Crosscut’s Tom James interviewed UW Political Science Professor Mark A. Smith for an article discussing Representative Dave Reichert’s relationship to his congressional district and the constituents in it. The article notes that Reichert has recently come under pressure because he has not spoken out against Trump. Furthermore, his constituents are criticizing him for not holding any public meetings to face them and their questions.
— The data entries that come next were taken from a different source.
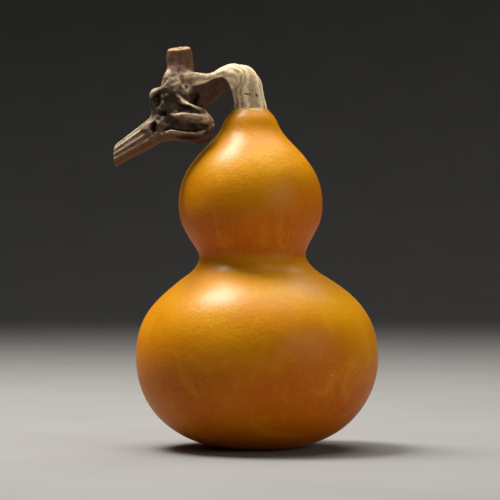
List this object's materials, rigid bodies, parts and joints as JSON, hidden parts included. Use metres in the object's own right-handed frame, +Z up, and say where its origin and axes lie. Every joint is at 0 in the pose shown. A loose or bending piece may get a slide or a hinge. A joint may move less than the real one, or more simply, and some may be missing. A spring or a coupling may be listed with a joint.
{
  "type": "dried bottle gourd",
  "caption": "Small dried double-bellied gourd standing on its blossom end, with a woody stalk arching into a short cut piece of vine.",
  "frame": {"origin": "centre of the small flat on the blossom end, which the gourd stands on", "axes": "+Z up through the belly and the crown; the vine lies towards -X; the front, with the torn leaf stalk, faces -Y"},
  "size_m": [0.0536, 0.048, 0.0816],
  "materials": {
    "rind": "satin",
    "bark": "matte"
  },
  "bodies": {
    "root": {"gourd_fruit": "rind", "vine_stem": "bark"}
  },
  "joints": []
}
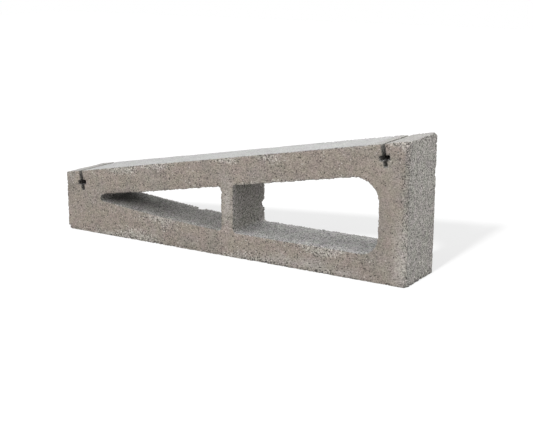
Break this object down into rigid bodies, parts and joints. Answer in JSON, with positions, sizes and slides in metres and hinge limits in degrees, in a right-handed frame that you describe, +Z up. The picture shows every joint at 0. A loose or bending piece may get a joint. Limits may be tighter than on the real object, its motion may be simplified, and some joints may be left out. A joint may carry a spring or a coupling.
{
  "type": "solar ballast mount",
  "caption": "Pressed concrete wedge block with a sloping top face, windows through its side and clamp slots for the edges of tilted solar modules.",
  "frame": {"origin": "middle of the underside, at the centre of the bounding box's base", "axes": "+X from the low end to the high end, +Y from the front face to the back face across the width, +Z up"},
  "size_m": [1.13, 0.164, 0.3745],
  "materials": {
    "pressed_concrete": "rough, open-grained, as pressed"
  },
  "bodies": {
    "root": {"ballast_block": "pressed_concrete"}
  },
  "joints": []
}
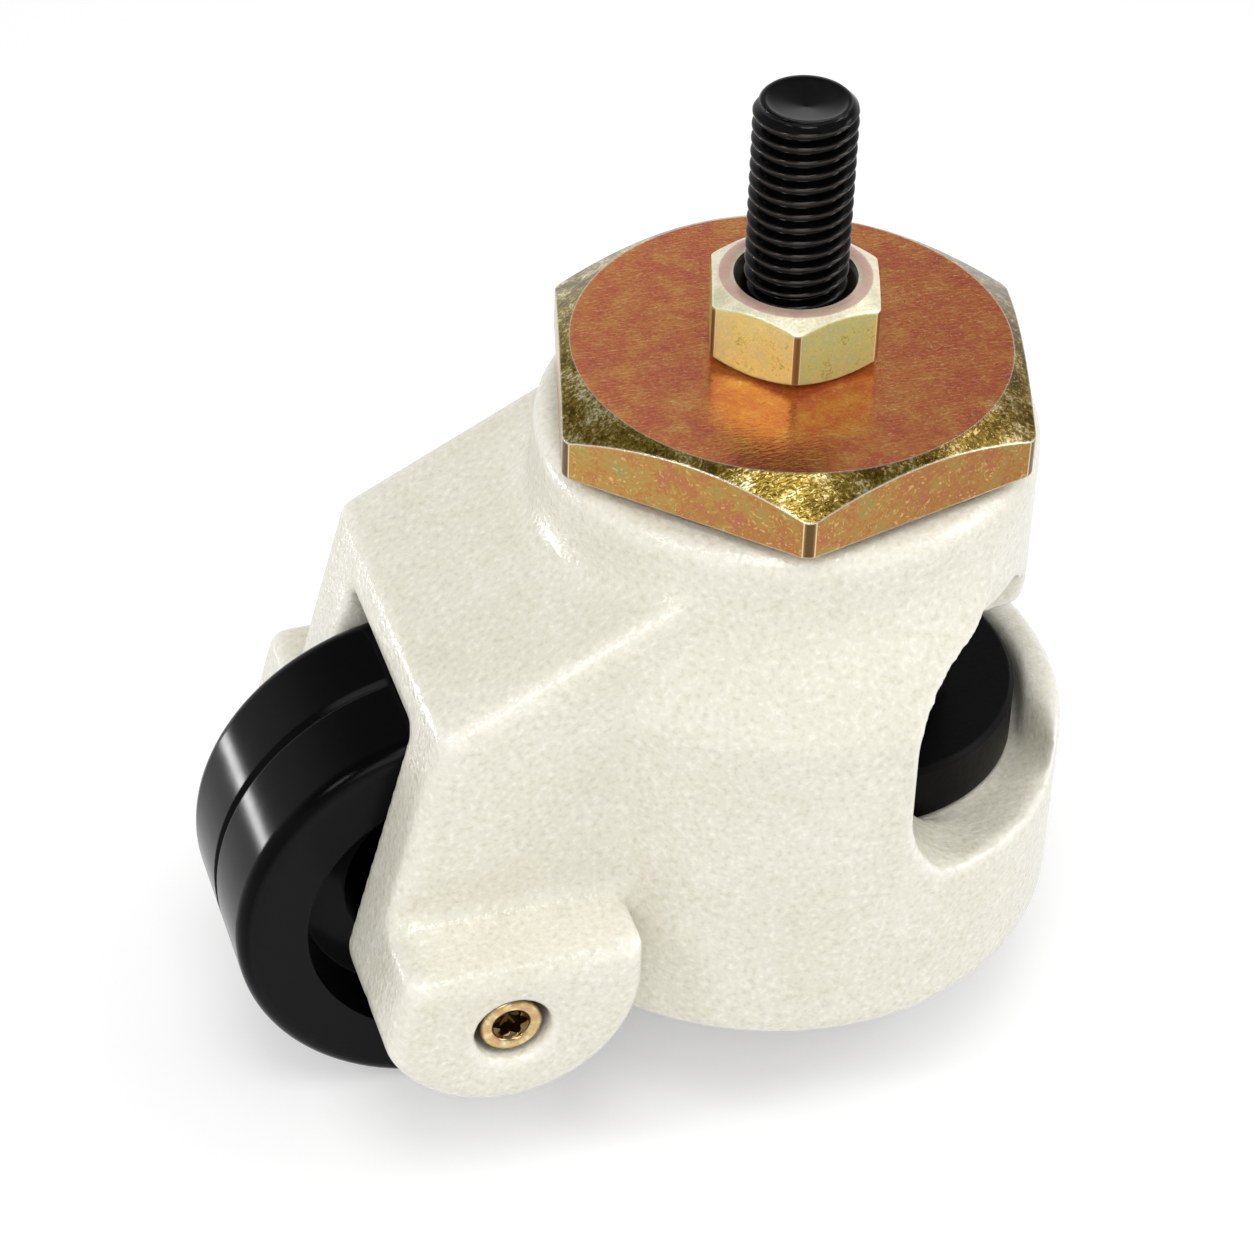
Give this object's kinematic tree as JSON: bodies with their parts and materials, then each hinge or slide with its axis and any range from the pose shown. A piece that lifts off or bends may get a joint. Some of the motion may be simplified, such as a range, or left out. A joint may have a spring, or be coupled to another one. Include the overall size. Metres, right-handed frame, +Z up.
{
  "type": "stem castor",
  "caption": "Levelling stem castor: threaded stud on a hexagon swivel plate, cast fork housing, nylon wheel, and a dial that screws a foot down to the floor.",
  "frame": {"origin": "where the swivel axis meets the floor, level with the foot pad's underside", "axes": "+Z up along the swivel axis and the stud; the wheel trails towards -X and turns about Y"},
  "size_m": [0.1057, 0.0714, 0.1266],
  "materials": {
    "housing": "ivory powder coat, fine pebble, over a die casting",
    "swivel_plate": "yellow zinc, iridescent",
    "stem_nut": "yellow zinc, pale",
    "kingpin_stud": "black oxide, oiled",
    "upper_race": "ground bearing steel",
    "lower_race": "ground bearing steel",
    "thrust_balls": "polished bearing steel",
    "thrust_cage": "stamped, bright",
    "swivel_bearing_inner": "ground bearing steel",
    "swivel_bearing_outer": "ground bearing steel",
    "swivel_bearing_balls": "polished bearing steel",
    "kingpin_washer": "zinc plated",
    "kingpin_cap": "zinc plated",
    "wheel": "black nylon, moulded",
    "wheel_bearing_outers": "ground bearing steel",
    "wheel_bearing_inners": "ground bearing steel",
    "wheel_bearing_balls": "polished bearing steel",
    "bearing_spacer": "turned steel",
    "axle_washers": "zinc plated",
    "axle_bolt": "yellow zinc, pale",
    "axle_nut": "yellow zinc, pale",
    "dial": "black nylon, satin",
    "dial_nut": "turned brass",
    "dial_washer": "natural acetal",
    "spindle": "turned steel, zinc plated",
    "guide_bush": "turned brass",
    "foot_plate": "zinc plated",
    "foot_pin": "ground steel",
    "foot_pad": "black rubber, matt"
  },
  "bodies": {
    "stem": {"kingpin_stud": "kingpin_stud", "kingpin_washer": "kingpin_washer", "swivel_plate": "swivel_plate", "stem_nut": "stem_nut", "upper_race": "upper_race", "thrust_balls": "thrust_balls", "thrust_cage": "thrust_cage", "swivel_bearing_inner": "swivel_bearing_inner"},
    "housing": {"housing": "housing", "lower_race": "lower_race", "swivel_bearing_outer": "swivel_bearing_outer", "swivel_bearing_balls": "swivel_bearing_balls", "kingpin_cap": "kingpin_cap", "guide_bush": "guide_bush", "axle_bolt": "axle_bolt", "axle_nut": "axle_nut", "axle_washers": "axle_washers", "wheel_bearing_inners": "wheel_bearing_inners", "bearing_spacer": "bearing_spacer"},
    "wheel": {"wheel": "wheel", "wheel_bearing_outers": "wheel_bearing_outers", "wheel_bearing_balls": "wheel_bearing_balls"},
    "dial": {"dial": "dial", "dial_nut": "dial_nut", "dial_washer": "dial_washer"},
    "foot": {"spindle": "spindle", "foot_plate": "foot_plate", "foot_pin": "foot_pin", "foot_pad": "foot_pad"}
  },
  "joints": [
    {"name": "swivel", "type": "hinge", "parent": "stem", "child": "housing", "pos_m": [0, 0, 0.0827], "axis": [0, 0, 1], "continuous": true},
    {"name": "wheel_spin", "type": "hinge", "parent": "housing", "child": "wheel", "pos_m": [-0.0425, 0, 0.0275], "axis": [0, 1, 0], "continuous": true},
    {"name": "dial_turn", "type": "hinge", "parent": "housing", "child": "dial", "pos_m": [0.00904, 0, 0.04], "axis": [0, 0, 1], "range_deg": [-722, 452]},
    {"name": "foot_lift", "type": "slide", "parent": "housing", "child": "foot", "axis": [0, 0, 1], "range_m": [-0.005, 0.008]}
  ],
  "couplings": [
    {"joint": "dial_turn", "follows": "foot_lift", "rad_per_m": -1570.8}
  ]
}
James interviewed Professor Smith to help shed some light on this situation. Smith notes that the incentives that Representative Reichert faces may explain the congressman’s lack of responsiveness to some of his constituents. Addressing how Reichert’s district changed due to redistricting, Smith argues, “if you shift to a less competitive district, the incentives are gone.” Thus, before redistricting, Reichert’s district was more competitive, which led to a much smaller margin of victory. And “having a smaller margin of victory keeps politicians responsive to their constituents: They know losing even a few votes could cost them their seat.” Moreover, Smith argues that this development also has an impact on their work in Washington DC:
“When politicians aren’t worried about keeping diverse factions happy back home, it can also make them less effective in their work in Congress. That’s because they’re less motivated to figure out ways to compromise with colleagues across the aisle.”
The article titled “Is Dave Reichert getting a bit comfy in his district?” was published on Tuesday, February 21, 2017. Crosscut is the Pacific Northwest’s reader-supported, independent, non-profit electronic journal that strives to provide its readers with facts and analysis to enable them to intelligently participate in civic discourse.